The company behind a planned $8.9 billion carbon capture pipeline in the Midwest has proposed reducing its route through South Dakota to secure the necessary permitting.

In a filing with the South Dakota Public Utilities Commission on Friday, Iowa-based Summit Carbon Solutions requested a timeline extension on its permit application to rework its route in a way that would satisfy landowners. The commission is expected to decide on this extension request during its meeting Tuesday afternoon.

Questions about the pipeline arose after South Dakota lawmakers approved a ban on eminent domain for carbon capture projects, in which the government can seize private property with compensation. Without that power, Summit would need to secure voluntary agreements with landowners along the South Dakota route.

Instead of pursuing legal action against the state, Summit said in its filing that additional time would allow it to “roll out new offers to landowners” and identify which branches to ethanol plants it can eliminate that face significant landowner opposition.
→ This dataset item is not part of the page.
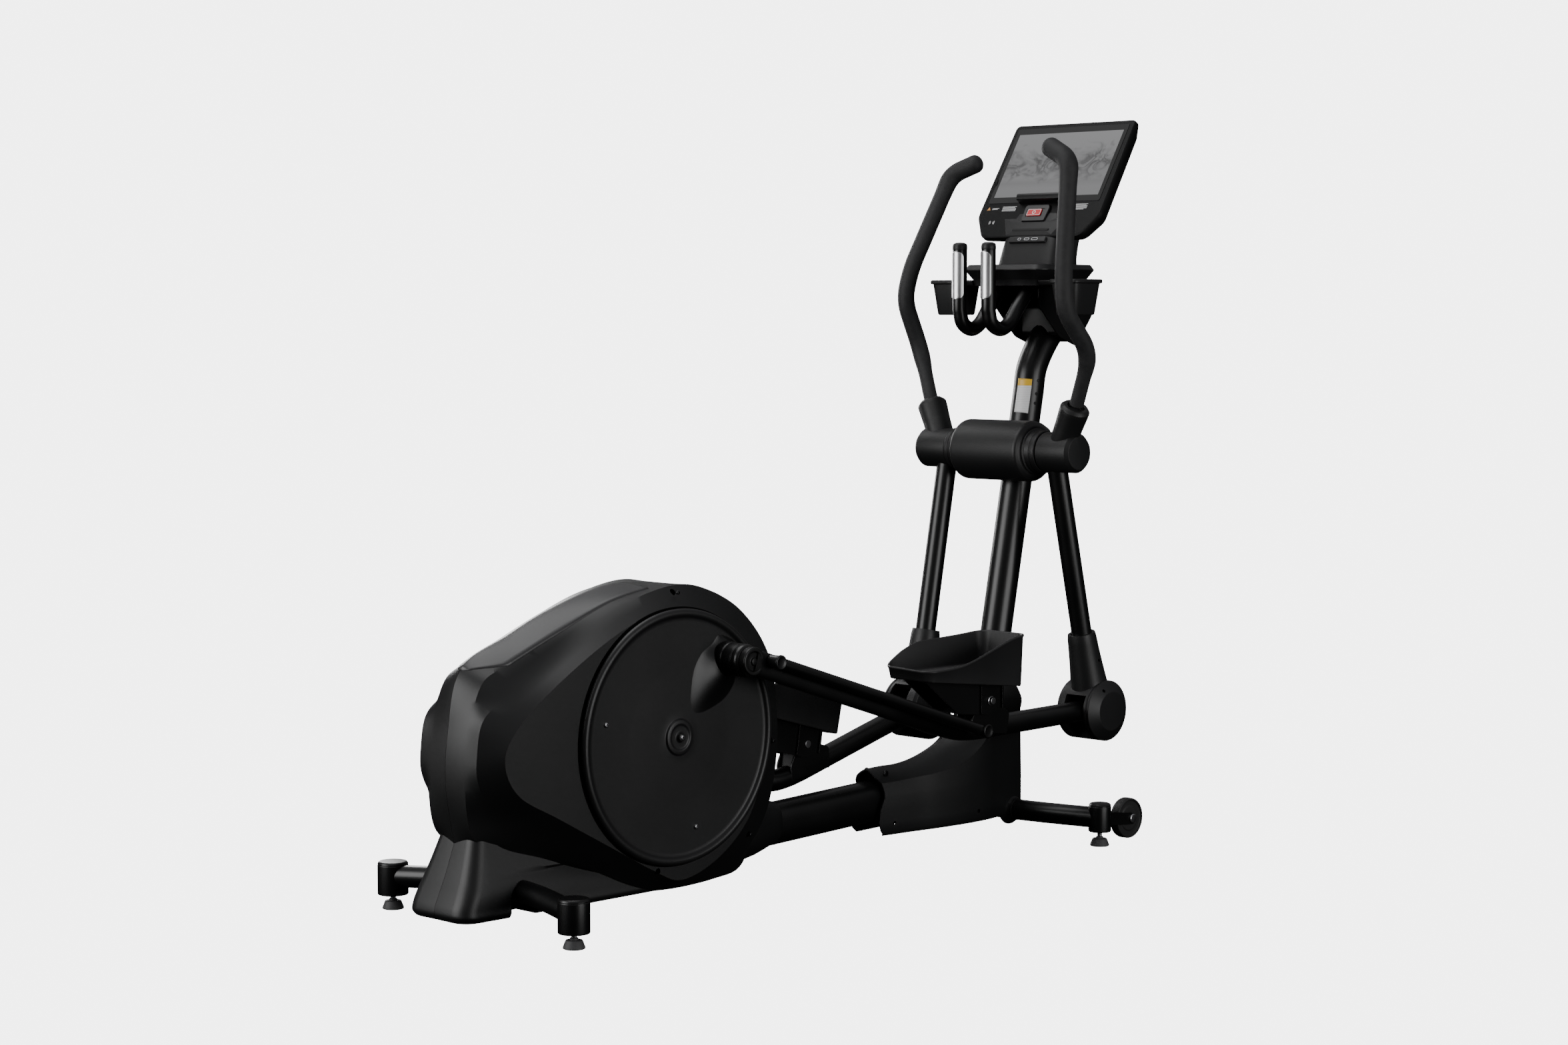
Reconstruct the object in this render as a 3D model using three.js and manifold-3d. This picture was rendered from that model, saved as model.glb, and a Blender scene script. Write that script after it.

“The Applicant believes threatening legal action is counter-productive to attempting to do good-faith business with the state,” Summit attorney Brett Koenecke wrote in the filing. “Instead, the Applicant intends to make significant efforts and undertake several tasks in the coming weeks and months to advance the project and prepare to proceed with a new scheduling order.”

South Dakota is a crucial part of the 2,500-mile pipeline, which would carry carbon emissions from ethanol plants in Iowa, Minnesota, Nebraska, North Dakota and South Dakota to be stored underground permanently in North Dakota. The project already has approvals in Iowa, Minnesota and North Dakota, and Summit has invested more than $150 million into its route in South Dakota.

The ethanol industry is concentrated in the Midwest, with nearly 40% of the nation’s corn used to brew ethanol. Summit’s pipeline promises to lower the carbon intensity of ethanol to make it more competitive as a sustainable product.